Exercise objective
Reproduce the first line and every line after it, exactly, through the one containing "roll_end = 140; // [90:5:150]". Leave out the rest.

○ ○ ○ ○ ○

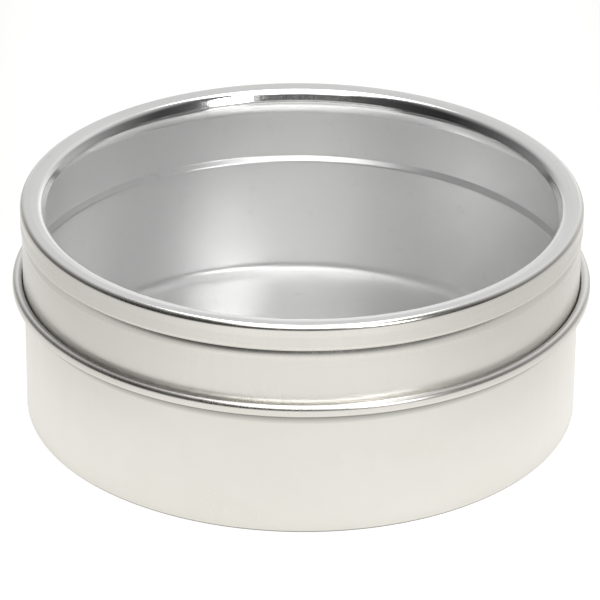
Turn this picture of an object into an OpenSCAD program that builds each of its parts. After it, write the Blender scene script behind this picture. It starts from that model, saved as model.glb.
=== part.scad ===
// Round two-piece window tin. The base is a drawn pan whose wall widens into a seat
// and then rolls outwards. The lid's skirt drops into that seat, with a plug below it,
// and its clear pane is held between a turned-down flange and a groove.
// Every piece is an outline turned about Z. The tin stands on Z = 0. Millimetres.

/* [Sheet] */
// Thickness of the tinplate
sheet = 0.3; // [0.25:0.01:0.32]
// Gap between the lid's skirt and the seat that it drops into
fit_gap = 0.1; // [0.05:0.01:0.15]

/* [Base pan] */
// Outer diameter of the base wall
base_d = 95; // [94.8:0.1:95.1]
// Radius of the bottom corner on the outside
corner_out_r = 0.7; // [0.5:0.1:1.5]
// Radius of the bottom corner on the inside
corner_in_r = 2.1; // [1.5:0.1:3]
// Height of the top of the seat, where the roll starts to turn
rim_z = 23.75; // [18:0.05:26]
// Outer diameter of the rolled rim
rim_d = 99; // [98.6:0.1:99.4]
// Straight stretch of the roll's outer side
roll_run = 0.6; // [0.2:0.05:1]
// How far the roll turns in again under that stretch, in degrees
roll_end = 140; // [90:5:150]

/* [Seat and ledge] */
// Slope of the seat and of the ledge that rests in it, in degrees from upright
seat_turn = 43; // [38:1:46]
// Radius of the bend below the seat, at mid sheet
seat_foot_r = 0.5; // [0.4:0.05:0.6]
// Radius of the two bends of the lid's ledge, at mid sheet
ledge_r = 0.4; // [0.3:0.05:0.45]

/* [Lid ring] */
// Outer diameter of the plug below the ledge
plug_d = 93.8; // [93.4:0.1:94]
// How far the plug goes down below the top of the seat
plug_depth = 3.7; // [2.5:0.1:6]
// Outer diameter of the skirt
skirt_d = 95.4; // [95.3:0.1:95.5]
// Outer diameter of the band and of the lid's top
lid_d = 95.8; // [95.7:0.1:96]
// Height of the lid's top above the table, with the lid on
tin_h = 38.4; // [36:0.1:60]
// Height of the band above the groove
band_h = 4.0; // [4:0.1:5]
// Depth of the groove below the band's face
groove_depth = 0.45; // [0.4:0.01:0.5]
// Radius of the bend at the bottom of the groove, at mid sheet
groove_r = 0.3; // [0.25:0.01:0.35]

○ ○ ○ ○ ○

Exercise solution
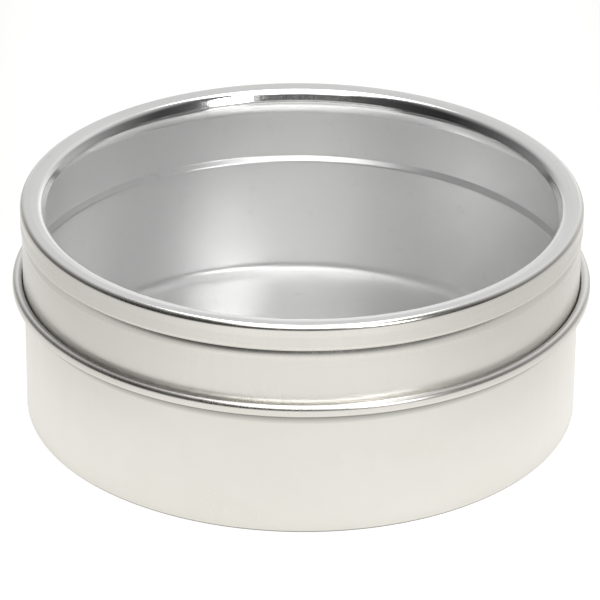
Turn this picture of an object into an OpenSCAD program that builds each of its parts. After it, write the Blender scene script behind this picture. It starts from that model, saved as model.glb.
=== part.scad ===
// Round two-piece window tin. The base is a drawn pan whose wall widens into a seat
// and then rolls outwards. The lid's skirt drops into that seat, with a plug below it,
// and its clear pane is held between a turned-down flange and a groove.
// Every piece is an outline turned about Z. The tin stands on Z = 0. Millimetres.

/* [Sheet] */
// Thickness of the tinplate
sheet = 0.3; // [0.25:0.01:0.32]
// Gap between the lid's skirt and the seat that it drops into
fit_gap = 0.1; // [0.05:0.01:0.15]

/* [Base pan] */
// Outer diameter of the base wall
base_d = 95; // [94.8:0.1:95.1]
// Radius of the bottom corner on the outside
corner_out_r = 0.7; // [0.5:0.1:1.5]
// Radius of the bottom corner on the inside
corner_in_r = 2.1; // [1.5:0.1:3]
// Height of the top of the seat, where the roll starts to turn
rim_z = 23.75; // [18:0.05:26]
// Outer diameter of the rolled rim
rim_d = 99; // [98.6:0.1:99.4]
// Straight stretch of the roll's outer side
roll_run = 0.6; // [0.2:0.05:1]
// How far the roll turns in again under that stretch, in degrees
roll_end = 140; // [90:5:150]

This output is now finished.